The Olympic Games are set to begin in September. In the spring an airplane taking off from Rome is damaged by a bomb in a record player given to two English girls by two Arab men. In early summer, the son of a British prince dies in a fiery air disaster in the West Midlands. If he had lived, one of the titles he would have inherited was ‘Earl of Ulster’. Ulster, the British name for Northern Ireland.

In the terrorist summer of 1972, against a backdrop of bomb blasts, bloody rampages, upheavals, ghastly terrorist attacks and the bloodiest year in the Northern Ireland conflict, Carol learns a secret about the opening of the Olympic Games in Munich that if not exposed could spell disaster. Or is she mistaken?

Forced to flee, she sets off from the alleys of Notting Hill during festival through the canal network of London with the big dog that will quite possibly save her life if he doesn’t attract the unwanted attention that will get her killed.

Thursday, October 21, 2010

Simple, Hard Solutions - The Age of Reagan

The progressive administrative state was the result of a political movement that resulted in the enhancement of the power and scope of the federal government's administrative apparatus in an attempt to cope with what it saw as NEW and THREATENING PROBLEMS of a rapidly industrializing economy and society.

Starting with the Progressive Movement in the early 20th century, the political classes sought expertise of intellectuals and acedemics, as if the world had become too complex for the citizen to self-govern.

Perhaps our elite governing class was over its head.

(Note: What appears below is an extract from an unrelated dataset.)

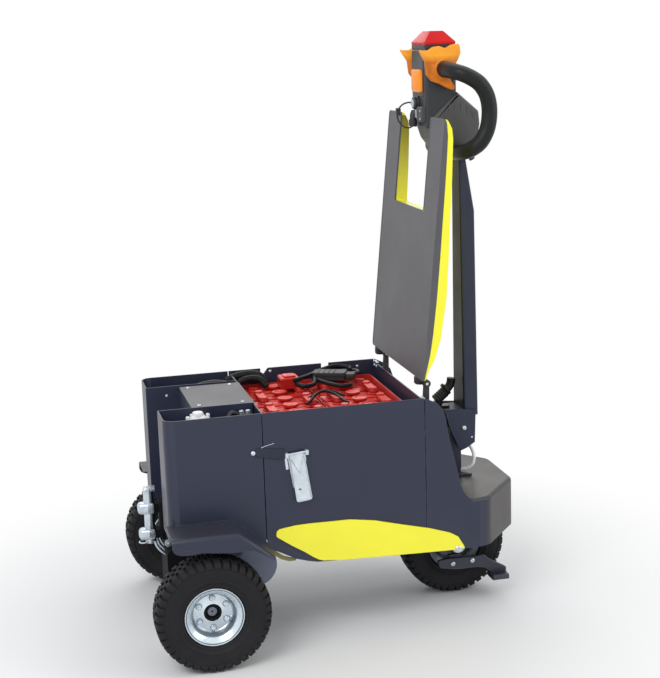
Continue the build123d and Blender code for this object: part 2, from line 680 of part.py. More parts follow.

The premise of the administrative state is that our public problems are coplicated with no easy answers, whose remedy requires sophistocated legislative and extensive bureaucratic management.

The ruling classes thought that life and problems of life are so complicated, that modern life inflicts wounds on us all, and the healing of problems and wounds are COMPLICATED, to be ameliated only by professionals and intellectuals with nuanced and complicated tinkering.

And with that nuance, all professionals can then hide from consequences of results.

"We did it by committee. Everyone has responsibility."

Therefore no one has responsibility.

Remind you of Obama Care?

Monday, October 18, 2010

The Age of Reagan: The Fall of the Old Liberal Order, 1964 - 1980, by Steven F. Hayward

Why am I reading Age of Reagan? It is in research for my novel.

I am writing a novel set in London 1972 about a young American woman recently graduated from college whose life is turned upside down by a central betrayal that sends her on a flight away from the turbulence of the times in search of peace and stability. The time period is right at that seam in history when The Old Liberal Order was being overtaken by this new age of ours, The Age of Terrorism. My protagonist is caught up in swirling currents of London’s radical underground and learns a secret about the opening of the Olympic Games in Munich that if not exposed could spell disaster for many. Or is she mistaken?

We are so accustomed to presentation in the mass media of the Vietnam era as a time of magic, libertine wonders, and really important socio-political struggles. Witness the “Recreate ‘68” nostalgia for the bracing backbone of something to rebel against. Follow that 70’s Show with groovy jargon and flower-power graphics, all so self-assured of its own importance in the rockin’ times. Snarky attitudes. But cool. Cooool, man; like – hey? And the current mass media would have us think that all those not completely on-board with the approved revolutionary side were, are, and forever will be – what? Not just wrong but disgusting. Unworthy of discussion. They believe that they won the argument because, hey man, everyone worth knowing has the same opinion. They don’t know anyone who feels differently. If their viewpoint isn’t on top, there must be something wrong with the process.

To have lived through that time in history was different than it is now presented. It was confusing.

And I want to know why. You don’t find out why by eating baby food.

I'm Reading Something Worth Reading, Thank God.

After the profound disappointment of Stieg Larsson's The Girl With the Dragon Tattoo, I need something well-written and profound to chase away the unpleasant aftertaste.

The Age of Reagan: The Fall of the Old Liberal Order, 1964 – 1980, by Steven F. Hayward.

The blog in which I reviewed "Girl" is called The Murder Room, named after P.D.James' book, and concentrates on my obsession with mystery genre, my guilty pleasure.

Age of Reagan is NOT in the genre. I will be handling that book review in this my new blog, The Cluttered Corner.

I am also reading The Black Moth by Georgette Heyer, a historical romance. I will review that book, also in The Cluttered Corner, but only at completion. I am not a fan of the romance genre especially in its current incarnation of feminine emotional pornography overdrawn with politically correct female protagonists way, way out of step with actual female experience in the time in which the stories are set.

But Georgette Heyer is widely credited with starting our modern historical romance genre. One might credit Jane Austen, the Bronte sisters and others with the provenance and there is much to be said to support that claim. But Heyer wrote in our times about a time long gone; Austen, the Brontes and other foremothers wrote about their own time at the time they lived.

Not in the same league as Steven Hayward's books, still Heyer is also worth reading if only to appreciate how in touch she is with enduring feminine reality. (In stark contrast to Stieg Larsson's male fantasies. I digress. Sorry for the pot shot.)

By the way, I highly recommend Heyer’s historical romance novels Frederika and A Civil Contract. You will not have heaving this and engorged that, but rather a mature (meant in the highest possible sense), insightful story of women in Regency and Early Victorian time periods. No, it is not great literature on par with, say, Leo Tolstoy’s Anna Karenina, but pleasant.

And since I am recommending things, do get the unabridged audio book of Anna Karenina and enjoy its being read to you. You will keep the many, many characters straight and the sheer pleasure of the performance is a treat not to be missed.